_Description of the task_
Quote, please, the line with "Model this object", the line with "const LEAN = [0.38, -0.27];", and every line between them, exactly and with nothing else.

_Given information_
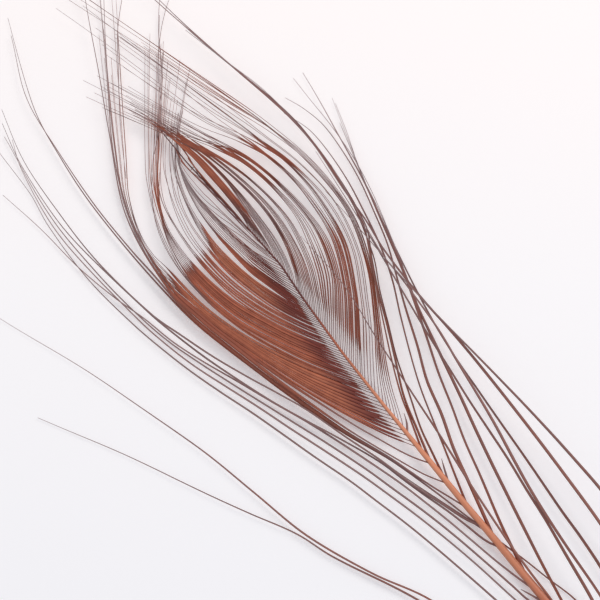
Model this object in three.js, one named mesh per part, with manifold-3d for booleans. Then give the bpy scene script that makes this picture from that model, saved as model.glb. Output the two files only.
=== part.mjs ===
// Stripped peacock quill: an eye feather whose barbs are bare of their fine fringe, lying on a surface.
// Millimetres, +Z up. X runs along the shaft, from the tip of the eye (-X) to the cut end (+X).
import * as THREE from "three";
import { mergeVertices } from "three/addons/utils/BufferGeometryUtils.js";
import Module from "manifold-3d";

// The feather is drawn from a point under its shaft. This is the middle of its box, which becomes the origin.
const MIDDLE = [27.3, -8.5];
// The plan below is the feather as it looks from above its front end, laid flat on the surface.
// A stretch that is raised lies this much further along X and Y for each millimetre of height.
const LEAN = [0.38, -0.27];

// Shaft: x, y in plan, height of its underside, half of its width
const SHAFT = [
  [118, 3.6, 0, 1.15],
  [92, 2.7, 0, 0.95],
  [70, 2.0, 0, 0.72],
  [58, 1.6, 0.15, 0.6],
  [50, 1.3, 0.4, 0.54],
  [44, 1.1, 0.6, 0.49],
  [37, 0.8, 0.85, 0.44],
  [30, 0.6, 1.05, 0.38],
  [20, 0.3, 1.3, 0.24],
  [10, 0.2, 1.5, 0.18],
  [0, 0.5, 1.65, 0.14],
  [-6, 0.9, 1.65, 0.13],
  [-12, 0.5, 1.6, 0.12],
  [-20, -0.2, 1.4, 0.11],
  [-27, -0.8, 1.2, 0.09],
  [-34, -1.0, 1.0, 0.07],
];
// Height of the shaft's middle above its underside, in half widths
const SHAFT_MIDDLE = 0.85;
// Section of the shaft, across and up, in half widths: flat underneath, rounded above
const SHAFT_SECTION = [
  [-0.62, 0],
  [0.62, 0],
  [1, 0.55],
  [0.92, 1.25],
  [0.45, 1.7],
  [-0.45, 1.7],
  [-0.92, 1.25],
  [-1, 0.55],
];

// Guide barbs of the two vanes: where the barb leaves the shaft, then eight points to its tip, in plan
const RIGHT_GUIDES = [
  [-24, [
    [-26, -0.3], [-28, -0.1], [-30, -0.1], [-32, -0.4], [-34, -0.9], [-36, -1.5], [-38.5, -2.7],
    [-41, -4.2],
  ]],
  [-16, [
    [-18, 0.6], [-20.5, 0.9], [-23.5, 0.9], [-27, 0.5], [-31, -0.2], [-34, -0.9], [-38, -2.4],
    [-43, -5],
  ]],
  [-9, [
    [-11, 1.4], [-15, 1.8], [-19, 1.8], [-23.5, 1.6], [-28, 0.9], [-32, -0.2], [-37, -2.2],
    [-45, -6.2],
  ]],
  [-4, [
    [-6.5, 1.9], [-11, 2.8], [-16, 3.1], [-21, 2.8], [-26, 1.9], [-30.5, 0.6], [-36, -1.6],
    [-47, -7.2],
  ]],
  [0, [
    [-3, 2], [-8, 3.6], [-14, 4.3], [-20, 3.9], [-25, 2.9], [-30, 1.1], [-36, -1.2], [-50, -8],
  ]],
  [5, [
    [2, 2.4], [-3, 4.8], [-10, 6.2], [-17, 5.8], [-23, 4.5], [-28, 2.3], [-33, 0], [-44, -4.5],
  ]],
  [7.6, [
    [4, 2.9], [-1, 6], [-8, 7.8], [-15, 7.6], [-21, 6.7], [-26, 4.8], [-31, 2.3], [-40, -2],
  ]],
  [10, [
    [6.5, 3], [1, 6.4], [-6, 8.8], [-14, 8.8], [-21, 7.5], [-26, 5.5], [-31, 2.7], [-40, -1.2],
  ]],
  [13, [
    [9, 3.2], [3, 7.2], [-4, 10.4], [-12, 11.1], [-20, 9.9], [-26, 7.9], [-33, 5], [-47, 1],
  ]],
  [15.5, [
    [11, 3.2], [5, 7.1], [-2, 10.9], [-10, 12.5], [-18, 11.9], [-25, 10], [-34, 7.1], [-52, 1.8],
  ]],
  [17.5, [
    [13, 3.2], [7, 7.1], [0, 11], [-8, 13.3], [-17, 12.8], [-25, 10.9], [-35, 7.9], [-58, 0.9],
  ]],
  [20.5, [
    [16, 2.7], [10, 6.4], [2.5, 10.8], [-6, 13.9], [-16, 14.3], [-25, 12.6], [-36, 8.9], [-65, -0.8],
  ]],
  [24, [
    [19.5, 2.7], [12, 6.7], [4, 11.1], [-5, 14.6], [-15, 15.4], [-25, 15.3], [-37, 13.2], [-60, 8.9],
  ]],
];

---

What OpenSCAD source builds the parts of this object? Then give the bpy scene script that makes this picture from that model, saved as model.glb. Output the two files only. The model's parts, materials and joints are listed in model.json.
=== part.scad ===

_Written answer_
Model this object in three.js, one named mesh per part, with manifold-3d for booleans. Then give the bpy scene script that makes this picture from that model, saved as model.glb. Output the two files only.
=== part.mjs ===
// Stripped peacock quill: an eye feather whose barbs are bare of their fine fringe, lying on a surface.
// Millimetres, +Z up. X runs along the shaft, from the tip of the eye (-X) to the cut end (+X).
import * as THREE from "three";
import { mergeVertices } from "three/addons/utils/BufferGeometryUtils.js";
import Module from "manifold-3d";

// The feather is drawn from a point under its shaft. This is the middle of its box, which becomes the origin.
const MIDDLE = [27.3, -8.5];
// The plan below is the feather as it looks from above its front end, laid flat on the surface.
// A stretch that is raised lies this much further along X and Y for each millimetre of height.
const LEAN = [0.38, -0.27];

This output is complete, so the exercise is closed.